= Phlegra (mythology) =

Location in Greek and Roman mythology

Phlegra (Φλέγρα) is both a real and a mythical location in Greek and Roman mythology.

Phlegra is a peninsula of Macedonia (more specifically in Chalkidike) in modern Greece; it is an ancient name for Pallene in historical Thrace, the latter as per the toponymy of the ancients. Pallene and Phlegra is most commonly called nowadays Kassandra, or Peninsula of Kassandra. In Greek mythology, it is the site of Zeus's overthrowing of the Giants (Gigantes) at the end of the Gigantomachy.

The Greek geographer Strabo (c.63 BC – c. 24 AD) writes:

The peninsula Pallene, on whose isthmus is situated the city formerly called Potidaea and now Cassandreia, was called Phlegra in still earlier times. It used to be inhabited by the giants of whom the myths are told, an impious and lawless tribe, whom Heracles destroyed.
— Strabo, Geography.
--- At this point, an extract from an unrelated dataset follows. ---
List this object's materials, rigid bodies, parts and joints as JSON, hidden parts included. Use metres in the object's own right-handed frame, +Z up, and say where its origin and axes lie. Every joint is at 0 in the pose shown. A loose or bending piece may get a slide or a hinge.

Book VII, fragment 27.

Nevertheless, various places have been associated with the Gigantomachy. The presence of volcanic phenomena, and the frequent unearthing of the fossilized bones of large prehistoric animals throughout these locations may explain why such sites became associated with the Giants. Pindar writes that the battle occurred at Phlegra ("the place of burning"), as do other early sources. Phlegra was an ancient name for Pallene, and Phlegra/Pallene was the usual birthplace of the Giants and site of the battle. Apollodorus, who placed the battle at Pallene, says the Giants were born "as some say, in Phlegrae, but according to others in Pallene". The name Phlegra and the Gigantomachy were also often associated, by later writers, with the Phlegraean Plain, the volcanic fields, at the east of Cumae. Diodorus Siculus presents a war featuring multiple battles, with one at Pallene, one on the Phlegraean Fields, and one on Crete. Even when, as in Apollodorus, the battle starts at one place, individual battles between Giant and god might range further afield, with Enceladus buried beneath Sicily, and Polybotes under the island of Nisyros (or Kos).
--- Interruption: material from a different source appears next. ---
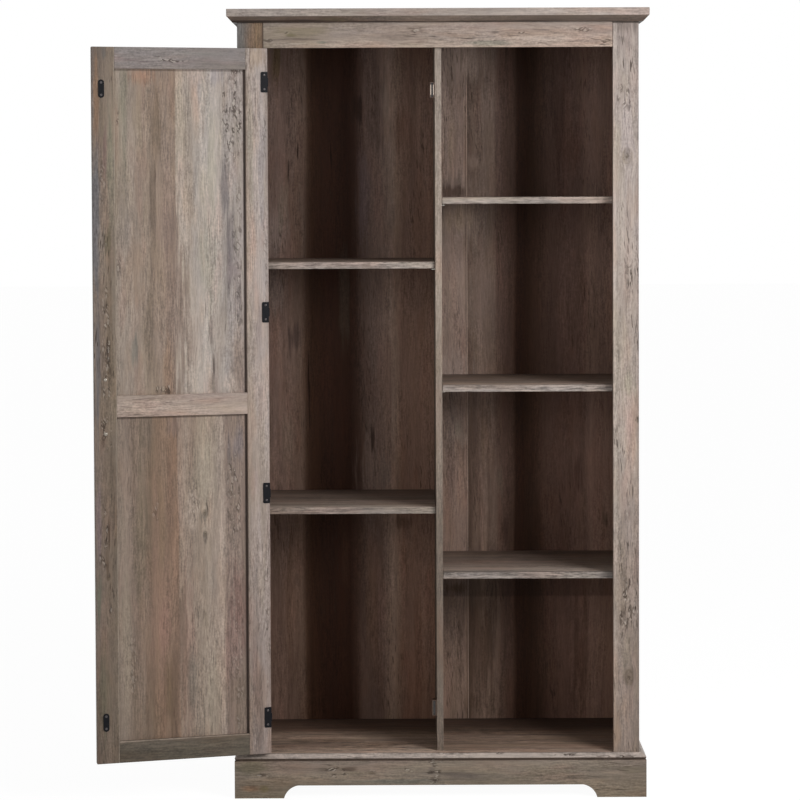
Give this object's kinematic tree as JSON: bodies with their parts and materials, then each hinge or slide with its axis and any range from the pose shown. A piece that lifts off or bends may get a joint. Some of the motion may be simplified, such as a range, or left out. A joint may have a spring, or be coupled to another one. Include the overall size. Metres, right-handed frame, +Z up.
{
  "type": "tall storage cabinet",
  "caption": "Tall free-standing storage cabinet in weathered oak laminate, open shelves on one side and a framed door on magnetic catches over the other, on an arched plinth.",
  "frame": {"origin": "on the floor under the centre foot, midway across the carcass and midway from the face frame's front to the back panel's rear", "axes": "+Z up, -Y out of the open front, +X to the right of someone facing the cabinet"},
  "size_m": [1.3222, 0.5046, 1.9],
  "materials": {
    "carcass_laminate": "matte wood-grain laminate on board",
    "frame_laminate": "matte weathered oak laminate with dark checks and knots",
    "shelf_laminate": "matte weathered oak laminate",
    "back_laminate": "printed plank grain on thin board",
    "door_laminate": "matte weathered oak laminate",
    "black_metal": "black enamel",
    "bright_steel": "plain steel",
    "zinc_steel": "zinc plated",
    "magnet_ferrite": "sintered",
    "brown_plastic": "moulded",
    "beech_wood": "fluted dowel stock"
  },
  "bodies": {
    "cabinet": {"left_side_panel": "carcass_laminate", "right_side_panel": "carcass_laminate", "centre_divider": "carcass_laminate", "floor_panel": "carcass_laminate", "top_panel": "carcass_laminate", "left_stile": "frame_laminate", "right_stile": "frame_laminate", "top_rail": "frame_laminate", "crown_board": "frame_laminate", "crown_moulding_front": "frame_laminate", "crown_moulding_left": "frame_laminate", "crown_moulding_right": "frame_laminate", "base_front_board": "frame_laminate", "base_left_board": "frame_laminate", "base_right_board": "frame_laminate", "shelf_left_lower": "shelf_laminate", "shelf_left_upper": "shelf_laminate", "shelf_right_lower": "shelf_laminate", "shelf_right_middle": "shelf_laminate", "shelf_right_upper": "shelf_laminate", "back_panel_left": "back_laminate", "back_panel_right": "back_laminate", "base_rear_rail": "carcass_laminate", "base_cross_rail": "carcass_laminate", "centre_foot": "carcass_laminate", "hinge_frame_leaf_1": "black_metal", "hinge_frame_leaf_2": "black_metal", "hinge_frame_leaf_3": "black_metal", "hinge_frame_leaf_4": "black_metal", "hinge_pins": "black_metal", "hinge_frame_screws": "black_metal", "catch_screws": "zinc_steel", "catch_pole_plates": "bright_steel", "catch_magnets": "magnet_ferrite", "magnetic_catch_upper": "brown_plastic", "magnetic_catch_lower": "brown_plastic", "shelf_pins_left": "zinc_steel", "shelf_pins_right": "zinc_steel", "cam_discs": "zinc_steel", "cam_bolts": "zinc_steel", "dowels": "beech_wood", "base_screws": "zinc_steel"},
    "door": {"door_hinge_stile": "door_laminate", "door_latch_stile": "door_laminate", "door_top_rail": "door_laminate", "door_middle_rail": "door_laminate", "door_bottom_rail": "door_laminate", "door_upper_panel": "door_laminate", "door_lower_panel": "door_laminate", "hinge_door_leaf_1": "black_metal", "hinge_door_leaf_2": "black_metal", "hinge_door_leaf_3": "black_metal", "hinge_door_leaf_4": "black_metal", "strike_plate_upper": "black_metal", "strike_plate_lower": "black_metal", "door_handle": "black_metal", "hinge_door_screws": "black_metal", "strike_screws": "black_metal", "handle_screws": "zinc_steel"}
  },
  "joints": [
    {"name": "door_hinge", "type": "hinge", "parent": "cabinet", "child": "door", "pos_m": [-0.4144, -0.1915, 0.95875], "axis": [0, 0, -1], "range_deg": [-165.5, 9.5]}
  ]
}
Strabo also refers to the Phlegraean Plain (Φλέγρας πεδίον, Phlegras pedion, or Φλεγραία πλάξ, Phlegraia plax, later Campi Flegrei ), in Campania, "which mythology has made the setting of the story of the Giants":

This river [Liternus] flows through Venafrum and the centre of Campania. Next in order after these two cities comes Cumae [...] In earlier times, then, the city was prosperous, and so was what is called the Phlegraean Plain, which mythology has made the setting of the story of the Giants — for no other reason, it would seem, than that the land, on account of its excellence, was a thing to fight for.
— Strabo, Geography. Book V, chapter IV

According to the Greek geographer, the Giants who survived, were driven out by Heracles, finding refuge with their mother in Leuca (Apulia), in Italy's 'heel'. A fountain there had smelly water the locals claimed to be from the ichor of the giants. Strabo also mentions an account of Heracles battling Giants at Phanagoria, a Greek colony on the shores of the Black Sea.